Jonathan Hill, chairman of Scott Brownrigg:
‘Our soldiers deserve good homes and this will help achieve the program for improvement more quickly. Good to see some of the ‘Afghan’ saving benefit those who have risked their lives. We now need to see this spent very effectively.’

Junior Rank Single Living Accommodation at MoD Joint Forces HQ, Northwood

Junior Rank Single Living Accommodation at Northwood by Scott Brownrigg

Greg Lomas of Foster Lomas:
From our point of view the budget could affect some clients, mainly those based offshore.It will be interesting to see how the new 15 per cent tax to be imposed on all properties over £2million which are bought via a company will affect the high end market. The other point to note is that since the Arab spring, Middle Eastern property investment seems to have increased in central London. That may change now.

Stamp duty rises will more than compensate for the lost revenue from the reduction in the 50p rate

In the last few years an awful lot of foreign investment in high end property has come into the UK and especially central London. The figures in monetary terms are staggering - billions rather than millions - and it has kept the high end residential market buoyant.
The new 7 per cent tax will probably result in a reduction in transactions and potentially more investment in existing property, no bad thing for architects.It’s a clever move and one discussed recently in the Guardian by Simon Jenkins. Everyone is commenting on the reduction in the 50p rate but my gut feeling is that these stamp duty rises will more than compensate for that lost revenue to the treasury.

Liam Baily, head of Knight Frank residential research:
‘The prime market, especially in London, will be able to absorb a new stamp duty rate at 7 per cent, with domestic and especially international demand for prime London property is likely to remain strong. The most obvious question is whether prices above £2m will fall in response to the new rate? There has to be an element of price adjustment, and we would expect tough negotiations around the £2m level. It is important to bear in mind that on average prime London prices have risen by 42 per cent  in price since 2009, with no pause in the increase in values since the introduction of the 5 per cent £1m+ SDLT rate in April 2011. It seems unlikely therefore that the new 7 per cent rate will result in dramatic price changes.’
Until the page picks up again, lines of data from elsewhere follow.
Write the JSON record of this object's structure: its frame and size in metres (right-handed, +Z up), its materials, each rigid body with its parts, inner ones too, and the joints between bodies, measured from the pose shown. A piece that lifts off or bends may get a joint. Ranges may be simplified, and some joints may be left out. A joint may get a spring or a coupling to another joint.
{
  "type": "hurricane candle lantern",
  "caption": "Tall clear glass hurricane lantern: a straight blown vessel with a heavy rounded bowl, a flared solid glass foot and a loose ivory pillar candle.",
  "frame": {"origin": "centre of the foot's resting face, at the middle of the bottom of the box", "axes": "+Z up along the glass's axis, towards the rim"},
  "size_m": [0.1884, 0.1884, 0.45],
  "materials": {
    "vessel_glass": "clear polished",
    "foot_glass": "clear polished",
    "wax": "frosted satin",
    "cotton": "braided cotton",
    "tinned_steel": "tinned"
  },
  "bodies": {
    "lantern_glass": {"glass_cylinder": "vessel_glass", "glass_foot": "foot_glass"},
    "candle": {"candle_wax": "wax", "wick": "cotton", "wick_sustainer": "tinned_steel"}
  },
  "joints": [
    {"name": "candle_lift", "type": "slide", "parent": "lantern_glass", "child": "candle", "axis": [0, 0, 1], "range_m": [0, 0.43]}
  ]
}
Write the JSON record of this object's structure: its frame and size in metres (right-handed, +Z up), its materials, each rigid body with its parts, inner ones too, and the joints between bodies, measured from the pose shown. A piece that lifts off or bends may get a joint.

Geoff Barrett, Partner at Sidell Gibson Architects:
‘Development opportunities are always created by infrastructure expenditure so investment in rail, roads and airports will benefit the construction and development industries and their supporting design teams. As we are about to return to Libya we are pleased that additional help will be given to SME’s in their export efforts.

Any hindrance to mobility within a fragile market could affect demand lower down the scale

‘If changes to small company taxation improve cash flow and reduce administrative costs then these will be positive for most architectural practices.Additional help for research (and development) will in time spawn new businesses wanting new facilities. Enterprise zones may end up diverting development geographically but are another positive encouragement to investment. Stamp duty increases for properties above £2m may have unintended consequences.  Although only a relatively small percentage of dwellings nationally fall into this price bracket, any hindrance to mobility within a fragile market could affect demand lower down the scale.’

Anna Scott-Marshall, the head of external affairs at the RIBA:
‘The 2012 Budget underlines the importance of new development and infrastructure in kick-starting growth in the economy. City Deals, the introduction of TIF and the expansion of Enterprise Zones could equip cities with the necessary tools to help them develop and grow. While the RIBA welcomes the additional funding for the Get Britain Building scheme, we urge the Government to ensure that developers and developments selected for funding meet the highest quality credentials so homebuyers benefit as well as house builders.
‘We look forward to seeing the details of the NPPF when it is published and comes into force next week.’

David Tonkin, Atkins’ UK chief executive:
‘Investing in our ageing infrastructure is vital for Britain’s economic recovery - creating jobs and providing the means for businesses to flourish and people to go about their daily lives. But if we want to see a short-term boost for the economy, the projects confirmed by the Chancellor, such as those planned to support growth in London and Manchester and the proposed further improvements to roads, railways, broadband and energy supplies have to be commissioned and delivered quickly and efficiently. In less than five years we have seen a significant area of east London transformed from an industrial wasteland into a world-class sporting venue for the London 2012 Games into what is one of the largest regeneration projects in Europe. This should serve as a benchmark for what we can achieve in terms of other major infrastructure projects across the UK in the future.’

Bob Robinson, chairman at national planning consultancy, DPP:
‘There were no real surprises in today’s Budget as is often the case with much of the content leaked to the press beforehand. Osborne’s comments reaffirmed what the Government had already said on the draft NPPF. There has been little change in the underlying focus although I expect the document to contain further clarification on ‘sustainable development’ and some other matters beyond the draft.
‘I welcome the investment in rail infrastructure in Northern England and suspect that many developers may well already be looking into the opportunities which may be presented through the private funding of road infrastructure.’